El Eln quiso inventarse una crisis en la mesa de diálogo dramatizando su adhesión a las reglas del proceso, con el fin de ganar tiempo y espacio para negociar grandes concesiones. Pero exhibió más artificio que compromiso con la causa humanitaria. Porque, mientras el comandante se permitía ultrajar al presidente de la república magnificando un dislate que resultó de ambigüedades tejidas a cuatro manos, frentes de guerra del grupo armado volvían -tras la pausa de Navidad- a lo suyo: confinamiento, desplazamiento y muerte contra la población. O a batallar con rivales como las disidencias de las Farc, a las que acaba de cobrar once muertos en Arauca. Mas no en defensa del pueblo que dice representar sino en disputa por el territorio que abriga los corredores del narcotráfico. Poco certera la saeta de Antonio García al proclamarse víctima del mandatario que dispone todos los medios para parar una matazón que sólo el año pasado cobró en ese departamento 352 muertos, casi todos a manos del Eln y disidencias de las Farc.
El desencuentro en la mesa no es de forma sino de perspectiva. Y de ritmo. En la mira la paz total, al presidente Petro le urge salvar cada vida de campesino, indígena o afrodescendiente expuesto por la guerra entre bandas criminales en Arauca, en el Valle, en Cauca, en Nariño, en Chocó. El Eln, en cambio, tras cuarenta años de frustrar negociaciones de paz, se proyecta a la eternidad. Tiempo sin fin que la dirigencia aprovecha para darse tono ante el mundo, y sus frentes más beligerantes, para expandir el negocio del narcotráfico, con desdén del terror que éste acarrea. Esta guerrilla, escribió el editorialista de El Espectador, “lleva años actuando de manera caprichosa y cruel, buscando cualquier excusa para hacerle trampa al Gobierno de turno y sembrando dudas sobre su genuina voluntad de paz”. Mucho debió de dolerle el discurso de Petro en Chile la semana pasada. Dijo él que la lucha armada había sido descalificada por la historia y agregó: “nada tienen que ver las ideas progresistas con guerrillas capaces de secuestros de dieciséis años”.
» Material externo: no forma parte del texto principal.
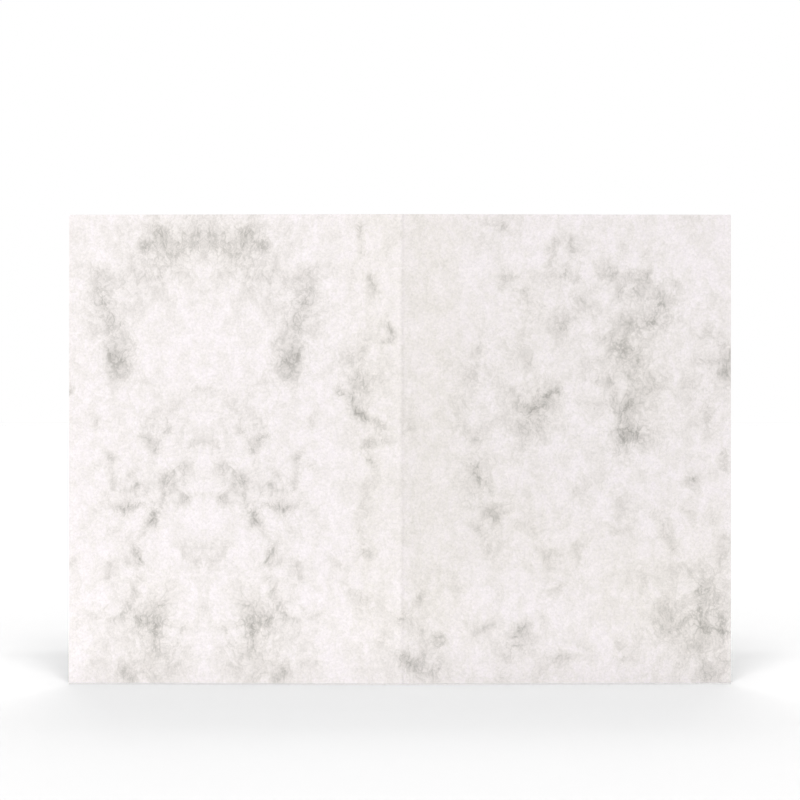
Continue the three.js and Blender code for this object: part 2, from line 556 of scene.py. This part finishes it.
RIGHT_MIDDLE = (
    (0.19, 3.2, 86, 68, 87, 62),
    (0.61, 1.2, 85.8, 69, 85.6, 67),
    (0.63, 1.0, 87.5, 64.5),
    (0.46, 1.2, 88.5, 62.5, 90.5, 61),
    (0.24, 1.0, 85.2, 59.5),
    (0.19, 3.0, 88, 54, 95, 54),
    (0.46, 1.2, 87.9, 53.3),
    (0.43, 1.1, 91.5, 53.3),
    (0.26, 1.1, 93, 51.5),
    (0.43, 1.5, 95.6, 54.6),
    (0.36, 1.1, 86, 48, 88.5, 46.8),
    (0.38, 1.2, 90, 41.7, 90.4, 45),
    (0.22, 0.8, 66.5, 55, 66, 51, 67.5, 47),
    (0.24, 2.2, 75.5, 34.8),
    (0.26, 0.9, 64.3, 33.5),
    (0.46, 0.8, 69, 28.5, 68.3, 26.5, 67, 24.5, 65.5, 21),
    (0.36, 1.3, 62.5, 20.5, 65, 18.5, 68, 15.5),
    (0.26, 1.2, 103.8, 49, 103.5, 55),
    (0.33, 1.0, 105, 43.5, 107, 41, 109, 36.5),
    (0.33, 0.9, 109.5, 42.5, 112.5, 40.5),
    (0.26, 1.3, 118.3, 59.6),
    (0.19, 1.3, 126, 63.5),
    (0.40, 1.2, 131.3, 58.5, 131.5, 55.5, 130.5, 52.5),
    (0.26, 1.0, 130, 48, 134.5, 48.2),
    (0.30, 1.0, 143, 54, 145, 49.5),
    (0.38, 1.3, 145.8, 46.2),
    (0.34, 1.0, 147.5, 44.5, 149, 42.5),
    (0.34, 1.0, 119, 47.3, 118, 43, 119.5, 39),
    (0.21, 1.4, 150, 55, 154, 53),
    (0.22, 1.3, 162, 52),
    (0.22, 1.2, 165, 45),
    (0.19, 1.3, 155, 35.5),
    (0.26, 1.2, 138.8, 35, 139, 29),
)
RIGHT_FOOT = (
    (0.28, 3.6, 64, 7, 69, 4),
    (0.58, 1.4, 69.3, 7),
    (0.45, 1.2, 64, 9, 66, 5),
    (0.45, 1.2, 74, 5, 71, 2.5),
    (0.76, 0.8, 73.3, 14, 74.5, 14.6, 75.7, 13.5, 75.2, 12, 73.8, 11.8, 73.2, 13),
    (0.50, 0.8, 87, 16.2, 88.5, 17.3, 91, 18.3),
    (0.32, 1.0, 83, 20, 84, 18.5),
    (0.22, 0.9, 90.8, 20.5),
    (0.16, 1.2, 93, 28.5),
    (0.63, 0.9, 99.3, 15, 99.5, 18.3, 102.4, 18.6, 102.2, 16.2),
    (0.45, 1.0, 101.6, 16.4),
    (0.63, 0.9, 98.5, 12.2, 100.5, 11),
    (0.46, 1.2, 96.2, 9.2),
    (0.38, 1.0, 104.7, 10),
    (0.13, 5.0, 98, 10, 104, 5),
    (0.22, 1.0, 93, 6),
    (0.43, 1.3, 93.5, 1.3),
    (0.45, 1.0, 109.3, 28.8, 113, 30.5),
    (0.35, 1.0, 107.5, 22.5, 108, 20),
    (0.43, 0.9, 112.5, 8.5, 111.5, 7),
    (0.43, 1.1, 117.5, 9, 115, 8.5),
    (0.15, 1.8, 108, 3.5),
    (0.38, 1.0, 129.5, 13, 132, 10.5),
    (0.34, 1.0, 132.8, 7.3),
    (0.22, 1.2, 139, 3.2),
    (0.26, 1.0, 143, 3),
)
DARK_CORNER = (
    (0.12, 4.5, 141, 23, 146.5, 17.5, 153, 21, 160, 29),
    (0.22, 7.5, 163, 30, 162, 16, 161, 6),
    (0.12, 6.0, 150, 24, 152, 12),
    (0.34, 1.3, 165, 40, 162.5, 36, 160, 31.5),
    (0.37, 1.5, 157.5, 29.3, 157.8, 24.8, 156.5, 22.5),
    (0.39, 1.0, 155.5, 21.5, 153, 20.5, 150.5, 19.3),
    (0.30, 1.4, 161.8, 26.8),
    (0.33, 1.4, 160.5, 21, 165, 20),
    (0.58, 1.3, 158, 18, 160.5, 17, 163, 16.3, 166, 16.5),
    (0.33, 2.0, 161.5, 12.5, 165, 12.5),
    (0.26, 1.6, 165.5, 6),
    (0.43, 1.9, 146.5, 17.5),
    (0.33, 1.9, 144.5, 22.5, 142.5, 22),
    (0.22, 1.4, 152, 5, 154, 10.5),
    (0.34, 1.7, 157, 4.5, 158.5, 2),
    (0.30, 1.3, 159.5, 1),
    (0.22, 1.4, 161.5, 4.5),
)
WISPS = (
    *HEAD_CLOUD,
    *LONG_OVALS,
    *FOLD_STRIP,
    *LEFT_MIDDLE,
    *LEFT_FOOT,
    *RIGHT_HEAD,
    *RIGHT_HEART,
    *RIGHT_CLOUD,
    *RIGHT_MIDDLE,
    *RIGHT_FOOT,
    *DARK_CORNER,
)
print("wisps laid by hand:", len(WISPS))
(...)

Si de paz total se trata, en el esperanzador reencuentro de las partes este miércoles tendrán que contemplarse cese el fuego multilateral y cese de hostilidades, como lo suplican las comunidades diezmadas por la guerra. El solo cese bilateral suprime el enfrentamiento armado del ELN con el Estado, pero no le impide lucrarse de economías ilegales ni seguir violentando civiles. Acaso la negativa de los elenos al cese multilateral y su puja por diferenciarse de bandas criminales obedezca al propósito de alinear al Gobierno de su lado contra las disidencias y el Clan del Golfo. Tarde o temprano tendrán que ampliar su representación en la mesa con delegados de esos frentes, o bien, reconocer diferencias de fondo entre facciones de la organización guerrillera que comprometerían su unidad.
El buen éxito de estas conversaciones dependerá también de la eficacia del Gobierno para desplegar su estrategia de seguridad. En buena hora ha rescatado él la Comisión Nacional de Garantías de Seguridad ordenada por el Acuerdo de Paz para desmantelar las organizaciones criminales y el paramilitarismo. Dependerá también de que el Eln suprima su recurso retórico a las formas para torpedear una política de paz sin precedentes. Depende, en fin, de que esta guerrilla comprenda la imposibilidad de apuntarle a la vez a la paz y al negocio maldito que sólo arroja sufrimiento y muerte. Tal vez nunca como ahora se viera el Eln ante disyuntiva tan dramática como esta de suscribir la paz total que un gobierno de izquierda promueve, o bien, sucumbir al poder degradado de sus facciones más radicales. Será su última oportunidad de alinearse con la paz, para no pasar a la historia como banda terrorista de narcotraficantes.